“Intelligenza artificiale, bot, interessi aziendali e oligarchi” stanno uccidendo Internet
Si è riacceso il dibattito intorno alla teoria per cui gran parte dei contenuti sul web sono generati in base agli interessi di poche piattaforme. Siamo alla vigilia di un esodo virtuale di massa?
di Andrea De Tommasi
Isaiah McCall su Medium annuncia che la cosiddetta Dead internet theory è più viva che mai e aumenta i suoi seguaci. La teoria afferma in sostanza che l'intelligenza artificiale e gli algoritmi hanno quasi interamente preso il controllo di Internet e che il web sta lentamente morendo a causa di ciò. La teoria della “morte” di Internet, in versioni più o meno radicali, è iniziata a circolare tra il 2016 e il 2017 su alcuni forum di cospiratori restando a dire il vero un’idea di nicchia, ma negli ultimi anni sta trovando consensi in un numero crescente di comunità online, tanto da trovare attenzione anche sulla rubrica di Radio radicale “Media e dintorni”, sottolineando che anche le risposte dei motori di ricerca sono ormai prive di oggettività e dominate dalle convenienze corrispondenti al profilo dell’utente.

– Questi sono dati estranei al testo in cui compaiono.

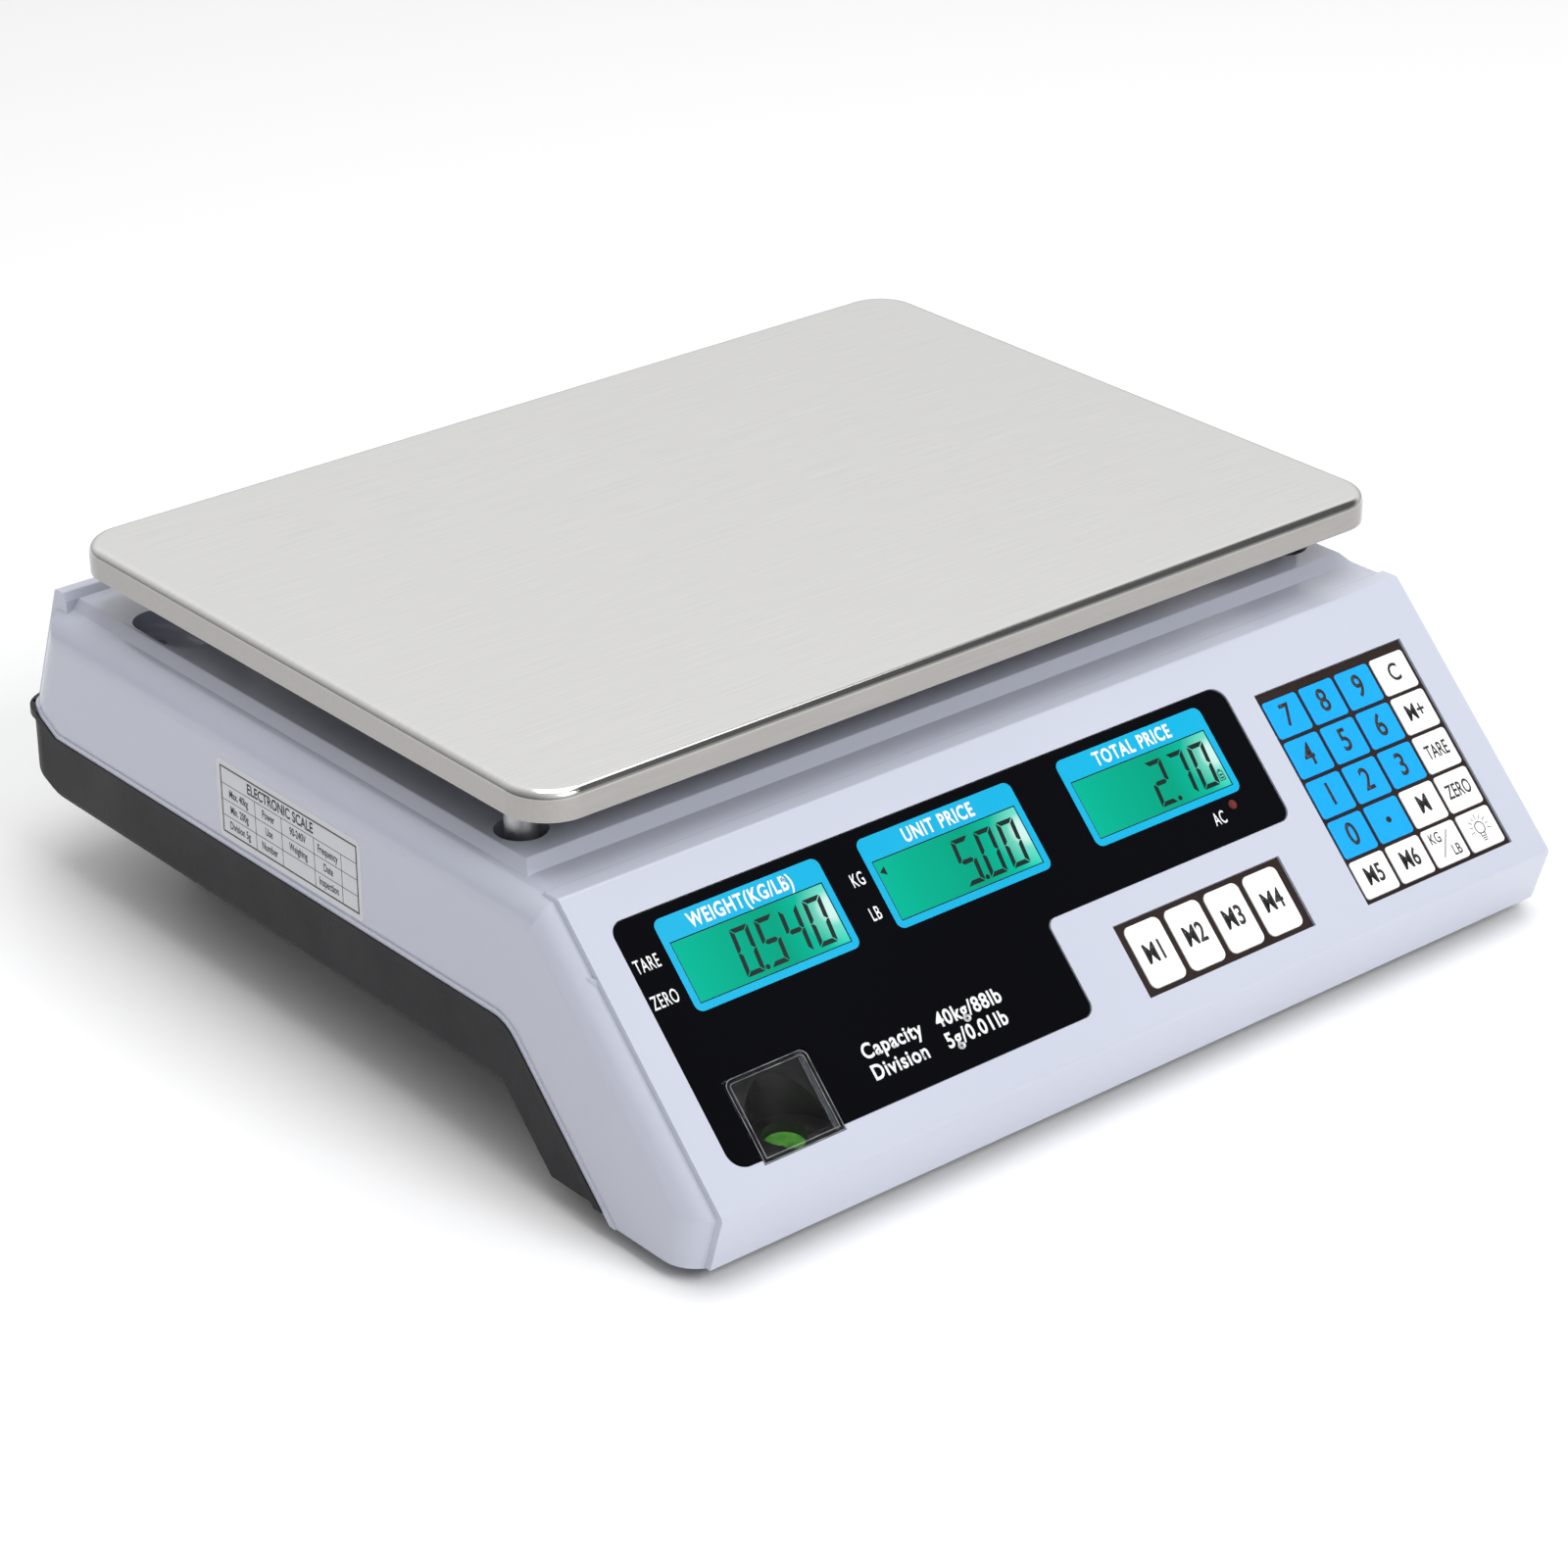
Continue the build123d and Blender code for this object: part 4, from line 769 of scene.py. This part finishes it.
for key_name in sorted(n for n in nodes if n.startswith("key_")):
    face = console_face(key_name)
    body = f"{key_name}_body"
    name = f"{key_name}_legend"
    if key_name in LEGENDS:
        text, size, bold, width = LEGENDS[key_name]
        line = {"text": text, "size": size, "bold": bold, "width": width}
        mesh = lettering(name, [line], PRINT, face.matrix())
    elif key_name == "key_point":
        mesh = flat_mesh(name, [[disc(0, 0, 1.05)]], PRINT, face.matrix())
    elif key_name == "key_kg_lb":
        lines = [
            {"text": "KG", "size": 5.0, "bold": 0.05, "width": 0.72, "x": -3.0, "y": 2.7},
            {"text": "LB", "size": 5.0, "bold": 0.05, "width": 0.72, "x": 3.2, "y": -3.0},
        ]
        mesh = lettering(name, lines, PRINT, face.matrix())
        bar = flat_mesh(f"{key_name}_bar", [[stroke(-2.9, -3.9, 2.9, 4.2, 0.35)]], PRINT, face.matrix())
        new_object(f"{key_name}_bar", bar, print_black, body)
    else:
        mesh = flat_mesh(name, bulb_shapes(), PRINT, face.matrix())
    new_object(name, mesh, print_black, body)

# ------------------------------------------------------------------ stage, light and camera
floor_mesh = bpy.data.meshes.new("floor")
bm = bmesh.new()
bmesh.ops.create_circle(bm, cap_ends=True, radius=14.0, segments=96)
bm.to_mesh(floor_mesh)
bm.free()
floor = bpy.data.objects.new("floor", floor_mesh)
bpy.context.scene.collection.objects.link(floor)
floor_material, floor_tree, floor_shader = material("floor_white")
floor_shader.inputs["Base Color"].default_value = (0.95, 0.95, 0.955, 1)
floor_shader.inputs["Roughness"].default_value = 0.6
floor_mesh.materials.append(floor_material)

# A soft studio: bright overhead, dimmer towards the horizon and on the left, with a dark flag in
# front and to the right, which the sloping panel and the platter's edge reflect.
HORIZON_TO_ZENITH = ((0.50, (0.42,) * 3), (0.60, (0.72,) * 3), (0.72, (0.95,) * 3), (1.0, (1.0,) * 3))
LEFT_SHADE = ((0.50, (1.0,) * 3), (0.95, (0.30,) * 3))
FLAG_SHADE = ((0.86, (1.0,) * 3), (0.95, (0.10,) * 3))
FLAG_DIRECTION = (0.57, -0.45, 0.69)
world = bpy.data.worlds.new("studio")
bpy.context.scene.world = world
world.use_nodes = True
sky = world.node_tree
background = sky.nodes["Background"]


def sky_factor(direction, stops):
    """Brightness of the surroundings by how nearly a direction points the given way."""
    toward = node(sky, "ShaderNodeVectorMath", operation="DOT_PRODUCT")
    sky.links.new(coordinates(sky, "Generated"), toward.inputs[0])
    toward.inputs[1].default_value = direction
    half = node(sky, "ShaderNodeMath", operation="MULTIPLY_ADD")
    half.inputs[1].default_value = 0.5
    half.inputs[2].default_value = 0.5
    sky.links.new(toward.outputs["Value"], half.inputs[0])
    return ramp(sky, half.outputs[0], stops).outputs["Color"]


sky_colour = sky_factor((0, 0, 1), HORIZON_TO_ZENITH)
for direction, stops in (((-1, 0, 0), LEFT_SHADE), (FLAG_DIRECTION, FLAG_SHADE)):
    product = node(sky, "ShaderNodeMix", data_type="RGBA", blend_type="MULTIPLY")
    product.inputs["Factor"].default_value = 1.0
    sky.links.new(sky_colour, product.inputs["A"])
    sky.links.new(sky_factor(direction, stops), product.inputs["B"])
    sky_colour = product.outputs["Result"]
sky.links.new(sky_colour, background.inputs["Color"])
background.inputs["Strength"].default_value = 1.0
bpy.context.scene.view_settings.view_transform = "Standard"


def area_light(name, place, aim, size, power, colour=(1, 1, 1)):
    light = bpy.data.lights.new(name, "AREA")
    light.shape = "RECTANGLE"
    light.size, light.size_y = size
    light.energy = power
    light.color = colour
    obj = bpy.data.objects.new(name, light)
    bpy.context.scene.collection.objects.link(obj)
    obj.location = place
    obj.rotation_euler = (Vector(aim) - Vector(place)).to_track_quat("-Z", "Y").to_euler()
    return obj


area_light("key_light", (0.2, -0.2, 2.0), (0, 0, 0.05), (1.6, 1.6), 20.0)
area_light("front_light", (0.1, -1.9, 1.55), (0, -0.1, 0.05), (1.1, 0.8), 26.0)

camera_data = bpy.data.cameras.new("camera")
camera_data.sensor_width = 36.0
camera_data.lens = 103.2
camera_data.clip_end = 100.0
camera = bpy.data.objects.new("camera", camera_data)
bpy.context.scene.collection.objects.link(camera)
AZIMUTH, ELEVATION, ROLL = map(math.radians, (-39.89, 26.65, -0.28))
TARGET = Vector((-0.10927, -0.13153, 0.122))
DISTANCE = 1.24079
level_reach = math.cos(ELEVATION)
back = Vector((math.sin(AZIMUTH) * level_reach, -math.cos(AZIMUTH) * level_reach, math.sin(ELEVATION)))
right = (-back).cross(Vector((0, 0, 1))).normalized()
up = right.cross(-back)
turned_right = right * math.cos(ROLL) + up * math.sin(ROLL)
turned_up = up * math.cos(ROLL) - right * math.sin(ROLL)
turn = Matrix((turned_right, turned_up, back)).transposed().to_4x4()
camera.matrix_world = Matrix.Translation(TARGET + back * DISTANCE) @ turn
bpy.context.scene.camera = camera

bpy.context.view_layer.update()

La premessa di McCall è che Internet non è così grande come la gente pensa, è dominato da una manciata di piattaforme che “si godono il bottino” e nessuno conosce l’effettiva pervasività dei bot e dell’intelligenza artificiale su questi siti. Dice MCall che Internet ha perso il suo carico di novità e sempre più persone si rendono conto che “non può sostituire le relazioni nella vita reale”. Un concetto al quale hanno contribuito produzioni di successo come The social dilemma e Black mirror.
Un paragone che pone McCall è tra Internet e il giornalismo. La questione da cui parte è che “tutti i contenuti originali su Internet, tutte le voci indipendenti, non sponsorizzate e non filtrate vengono uccise da Ai, bot, interessi aziendali e oligarchi”. Ecco allora che, in un contesto nel quale è il marketing a farla da padrone, per McCall non è azzardato affermare che “il giornalismo oggettivo sta morendo”, e prova ne sarebbe la significativa diffusione sui giornali del native advertising, “articoli e editoriali pagati segretamente dalle aziende”.
Un'altra questione che affronta l’articolo è la declinazione del termine accelerazionismo. Sostiene McCall che “le persone sono più arrabbiate, più divise e anche più perverse”. Internet avrebbe peggiorato tutti questi aspetti, agendo come una sorta di “anestetico digitale” e rendendo le persone “insensibili a comportamenti che non tollererebbero mai nella vita reale”. Gli algoritmi non sono solo responsabili di formare delle echo cambers, gli spazi virtuali dove l’utente si trova a visualizzare prevalentemente contenuti coerenti con le sue convinzioni e ideologie, e a interagire con altri utenti che condividono le sue stesse opinioni. Oggi i bot, gli account falsi, la disinformazione e lo spam stanno dando vita a “una intranet gestita dall’intelligenza artificiale di proprietà aziendale”. Ecco perché si può prevedere che “i veri nerd probabilmente nemmeno useranno Internet in futuro”.